Old Songs New Songs is a budget-priced compilation album by the British progressive rock band Family, released in March 1971.  The title is taken from the title of a song that appeared on the band's 1968 debut album Music in a Doll's House, although that song does not appear on this record.

Highlights of this package were songs previously released on 45rpm records only (marked by an asterisk) and four tracks from the sessions of their second album "Family Entertainment" partially re-recorded and remixed for this release.  Those four tracks are: "Observations From a Hill" with Roger Chapman on lead vocals, rather than Jim King as featured on the original release, "Hung Up Down", "Weaver's Answer" and the single B-side "Hometown".  Roger Chapman and Charlie Whitney were quoted in ZigZag magazine (reprinted in both the interview anthology book "The Road To Rock", and also the "Old Songs New Songs" cd box set which includes this album) stating how they disliked the mix of the album Family Entertainment, where most of these songs originally appeared.  So they re-recorded a number of vocals and elements and remixed those tracks for this release.
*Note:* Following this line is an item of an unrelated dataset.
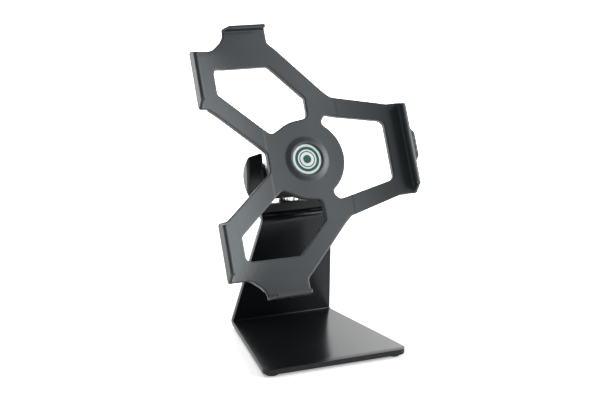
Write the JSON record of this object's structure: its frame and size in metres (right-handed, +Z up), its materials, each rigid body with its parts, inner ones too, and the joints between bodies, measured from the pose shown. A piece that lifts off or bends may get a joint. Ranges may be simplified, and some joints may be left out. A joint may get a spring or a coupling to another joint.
{
  "type": "tablet desk stand",
  "caption": "Desk stand with a bent steel foot, a pan and tilt joint with a wing knob, and a rotating clip-in cradle that holds a flat tablet.",
  "frame": {"origin": "on the desk surface, under the middle of the foot plate", "axes": "+Z up, -Y towards the front edge of the foot, +X to the right seen from the front"},
  "size_m": [0.2014, 0.138, 0.2983],
  "materials": {
    "powder_coat": "satin black powder coat",
    "foot_rubber": "soft black rubber",
    "black_steel": "blackened steel, satin",
    "zinc_plate": "zinc plated steel",
    "bright_chrome": "bright chrome plate",
    "fibre_disc": "pressed friction fibre",
    "knob_plastic": "fine-textured black moulding",
    "insert_brass": "turned brass",
    "nylon": "natural nylon",
    "spring_steel": "spring steel",
    "cradle_plastic": "dark grey fine-textured moulding",
    "badge_enamel": "white enamel with plain green rings"
  },
  "bodies": {
    "stand": {"stand_plate": "powder_coat", "rubber_feet": "foot_rubber", "spacer_bush": "black_steel", "pan_stud": "zinc_plate", "stop_pin": "black_steel"},
    "collar": {"lock_collar": "bright_chrome"},
    "joint_head": {"joint_block": "black_steel", "pan_grub": "black_steel"},
    "tilt_head": {"friction_discs": "fibre_disc", "tilt_bracket": "zinc_plate", "tilt_bolt": "zinc_plate", "bolt_cap": "knob_plastic", "knob_washer": "bright_chrome", "swivel_bolt": "zinc_plate", "swivel_disc": "nylon", "disc_spring": "spring_steel", "swivel_nut": "zinc_plate", "detent_cup": "insert_brass", "detent_spring": "spring_steel", "detent_ball": "bright_chrome"},
    "knob": {"wing_knob": "knob_plastic", "knob_insert": "insert_brass"},
    "holder": {"cradle": "cradle_plastic", "hub_plate": "zinc_plate", "hub_screws": "black_steel", "hub_badge": "badge_enamel"}
  },
  "joints": [
    {"name": "collar_turn", "type": "hinge", "parent": "stand", "child": "collar", "pos_m": [0, 0.042, 0.133], "axis": [0, 0, 1], "range_deg": [0, 180]},
    {"name": "head_pan", "type": "hinge", "parent": "stand", "child": "joint_head", "pos_m": [0, 0.042, 0.14], "axis": [0, 0, 1], "range_deg": [-30, 30]},
    {"name": "head_tilt", "type": "hinge", "parent": "joint_head", "child": "tilt_head", "pos_m": [0, 0.042, 0.157], "axis": [-1, 0, 0], "range_deg": [-20, 50]},
    {"name": "knob_turn", "type": "hinge", "parent": "tilt_head", "child": "knob", "pos_m": [-0.04, 0.042, 0.157], "axis": [-1, 0, 0], "range_deg": [0, 360]},
    {"name": "cradle_spin", "type": "hinge", "parent": "tilt_head", "child": "holder", "pos_m": [0, 0.00566, 0.17727], "axis": [0, -0.8965, 0.4431], "continuous": true}
  ]
}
The album sleeve is the same both sides only the front is positive and the rear in negative black and white. Designed by Stuart Weston.

It was released as a stereo album on the Reprise label (RMP 9007) at a special low price, Tony Gourvish had replaced John Gilbert as manager and Gilbert's old Dukeslodge management company had been replaced by the new Bradgate Bush company.  The album was not issued in the US, although it was a popular import.

In Argentina the album was released with a different tracklist.

Track listing
All tracks written by John "Charlie" Whitney and Roger Chapman except where noted.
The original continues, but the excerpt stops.